From: Thorsten Leemhuis <fedora@leemhuis.info>
To: Josh Boyer <jwboyer@gmail.com>
Cc: Mel Gorman <mgorman@suse.de>,
Zdenek Kabelac <zkabelac@redhat.com>,
Seth Jennings <sjenning@linux.vnet.ibm.com>,
Jiri Slaby <jslaby@suse.cz>,
Valdis.Kletnieks@vt.edu, Jiri Slaby <jirislaby@gmail.com>,
linux-mm@kvack.org, LKML <linux-kernel@vger.kernel.org>,
Andrew Morton <akpm@linux-foundation.org>,
Rik van Riel <riel@redhat.com>,
Robert Jennings <rcj@linux.vnet.ibm.com>,
bruno@wolff.to
Subject: Re: [PATCH] Revert "mm: remove __GFP_NO_KSWAPD"
Date: Tue, 20 Nov 2012 18:43:04 +0100 [thread overview]
Message-ID: <50ABC128.80706@leemhuis.info> (raw)

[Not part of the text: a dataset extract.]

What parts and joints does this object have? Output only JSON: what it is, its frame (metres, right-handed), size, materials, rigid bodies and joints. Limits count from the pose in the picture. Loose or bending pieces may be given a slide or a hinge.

In-Reply-To: <CA+5PVA7__=JcjLAhs5cpVK-WaZbF5bQhp5WojBJsdEt9SnG3cw@mail.gmail.com>
On 20.11.2012 16:38, Josh Boyer wrote:
> On Fri, Nov 16, 2012 at 3:06 PM, Mel Gorman <mgorman@suse.de> wrote:
>> On Fri, Nov 16, 2012 at 02:14:47PM -0500, Josh Boyer wrote:
>>> On Mon, Nov 12, 2012 at 6:37 AM, Mel Gorman <mgorman@suse.de> wrote:
>>>> With "mm: vmscan: scale number of pages reclaimed by reclaim/compaction
>>>> based on failures" reverted, Zdenek Kabelac reported the following
>>>>
>>>> Hmm, so it's just took longer to hit the problem and observe
>>>> kswapd0 spinning on my CPU again - it's not as endless like before -
>>>> but still it easily eats minutes - it helps to turn off Firefox
>>>> or TB (memory hungry apps) so kswapd0 stops soon - and restart
>>>> those apps again. (And I still have like >1GB of cached memory)
>>>>
>>>> kswapd0 R running task 0 30 2 0x00000000
>>>> ffff8801331efae8 0000000000000082 0000000000000018 0000000000000246
>>>> ffff880135b9a340 ffff8801331effd8 ffff8801331effd8 ffff8801331effd8
>>>> ffff880055dfa340 ffff880135b9a340 00000000331efad8 ffff8801331ee000
>>>> Call Trace:
>>>> [<ffffffff81555bf2>] preempt_schedule+0x42/0x60
>>>> [<ffffffff81557a95>] _raw_spin_unlock+0x55/0x60
>>>> [<ffffffff81192971>] put_super+0x31/0x40
>>>> [<ffffffff81192a42>] drop_super+0x22/0x30
>>>> [<ffffffff81193b89>] prune_super+0x149/0x1b0
>>>> [<ffffffff81141e2a>] shrink_slab+0xba/0x510
>>>>
>>>> The sysrq+m indicates the system has no swap so it'll never reclaim
>>>> anonymous pages as part of reclaim/compaction. That is one part of the
>>>> problem but not the root cause as file-backed pages could also be reclaimed.
>>>>
>>>> The likely underlying problem is that kswapd is woken up or kept awake
>>>> for each THP allocation request in the page allocator slow path.
>>>>
>>>> If compaction fails for the requesting process then compaction will be
>>>> deferred for a time and direct reclaim is avoided. However, if there
>>>> are a storm of THP requests that are simply rejected, it will still
>>>> be the the case that kswapd is awake for a prolonged period of time
>>>> as pgdat->kswapd_max_order is updated each time. This is noticed by
>>>> the main kswapd() loop and it will not call kswapd_try_to_sleep().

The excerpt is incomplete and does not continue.